The hardest part about stopping some of the world’s worst diseases isn’t developing things like the polio vaccine, HIV medicine, or anti-malaria gear like insecticide-treated bednets. It’s funding the difficult logistics of continuously delivering those innovations to the developing world.

As the world and especially the U.S. under President Trump becomes more isolationist, Bill Gates is sharing that lesson in a strongly worded Wall Street Journal editorial (titled “The Best Investment I’ve Ever Made“). Gates argues that it’s time for governments to spend more, not less, on world aid. And that the true cost of not doing so will spread easily preventable death and disease, as opposed to growing prosperity for countries that can then better lift themselves up to thrive.

“After 20 years of investing in health, though, one type of investment has surprised me–because, unlike investing in a new vaccine or technology, the success rate is very high.
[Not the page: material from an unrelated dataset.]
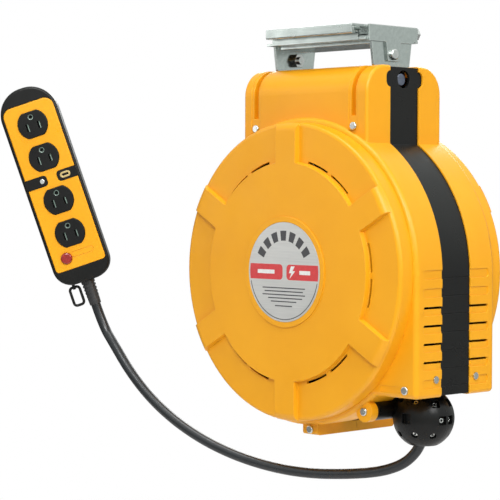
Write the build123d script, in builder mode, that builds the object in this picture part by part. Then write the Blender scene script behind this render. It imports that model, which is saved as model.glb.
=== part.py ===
from build123d import *
import math
import os

# Retractable extension cord reel that hangs from a ceiling rail. Millimetres.
# Origin: centre of the rail's top face, on the ceiling. +X to the cord's side, +Y to the back, +Z up.

os.makedirs("parts", exist_ok=True)

# ---------------------------------------------------------------- driving dimensions
WALL = 3.0                # moulded shells
SHEET = 3.0               # pressed steel
SIDE_GAP = 0.3            # between bodies that move on each other
RUN_FIT = 0.05            # radial clearance of shafts and pins

CORD_D = 10.5
CORD_TURNS = 11           # turns in each layer of the winding
CORD_LAYERS = 3

DRUM_Z = -247.0           # drum axis, along Y at X = 0
DRUM_FLANGE_R = 127.0
DRUM_SHEET = 2.5
AXLE_R = 10.0
BUSH_R = 14.0
LEAD_X = 114.0            # the cord runs straight down here

BODY_R = 155.0            # casing round the drum
BODY_Y = 59.0             # half depth of the casing
BODY_EDGE = 5.0
BAND_Y = 21.35            # half width of the black centre band
BAND_INSET = 1.5
HEAD_X = 86.5             # half width of the casing's head
HEAD_Y = 55.5
HEAD_TOP = -41.0
HEAD_ROUND = 27.0
BLOCK_BOTTOM = -364.5     # lower corner block with the louvres
FOOT_X = (3.0, 24.0)
FOOT_DROP = 9.0           # the foot bar's depth below the round casing
LOBE_TURN, LOBE_OUT = -57.25, 4.9   # the lobe's bearing, and its middle's distance past the casing
LOBE_R, LOBE_DEPTH = 10.5, 9.0
UNDER_Y = 57.0            # half depth of the foot bar and the lobes

COVER_R = 150.0           # round covers, front and back
COVER_FLOOR = 76.5        # distance of the sectors' floor from the middle plane
COVER_TOP = 81.5          # distance of the raised star from the middle plane
COVER_WALL = 2.5
COVER_EDGE = 4.0
COVER_HOLE_R = 138.0      # opening in the shells, behind each cover
STAR_R = 111.0
STAR_ARM = 30.0
STAR_TIP = 138.0          # outer end of the hollow behind each arm
STAR_CORNER = 12.0
SECTORS = 6
SLIT_W, SLIT_TURN = 2.8, 14.5       # vents at the foot of the star, in degrees round the axis
LABEL_R = 50.0
LABEL_BEAD_R = 55.5

GLAND_R, GLAND_BORE_R = 9.0, 4.5
GLAND_AT = (-62.0, -200.0)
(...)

It’s what people in the global-health business call “financing and delivery.” Decades ago, these investments weren’t sure bets, but today, they almost always pay off in a big way.”

Gates, who co-chairs the Bill and Melinda Gates Foundation with his wife, Melinda, reportedly committed $10 billion over the last 20 years to help fund three such institutions: Gavi (the Vaccine Alliance), the Global Fund, and the Global Polio Eradication Initiative. That contribution, he writes, “only amounts to about one-tenth of what the wider world has put into them. The vast majority of their money doesn’t come from philanthropies; it comes from governments.”

That’s important to understand because these groups currently need replenishment.

“Without more funding over the next 18 months, all three of these institutions will have to dramatically scale back their efforts to fight disease and keep people healthy. This shouldn’t be allowed to happen. These organizations are not trivial or expendable. In fact, they are probably the best investments our foundation has ever made.”

Here’s the hard data: Since 2000, the mortality rate of children under 5 years old has dropped 40% in impoverished countries,  worldwide deaths from AIDS have been reduced by half, and, after decades of battling, polio has nearly been eradicated. Many of these efforts involve preventative or recurring treatments, so discontinuing them derails progress. But based on an analysis from the Copenhagen Consensus Center, the $10 billion from Gates also returned about $200 billion in “social and economic benefits” to hard hit regions–far more than if the same cash had gone into the stock market, or toward energy or infrastructure projects.

As Gates puts it, “The years 2019 and 2020 are the most important in recent memory for funding the fight against disease, and the urgent question for donors is: Will you continue to invest? My answer is: Yes, absolutely.”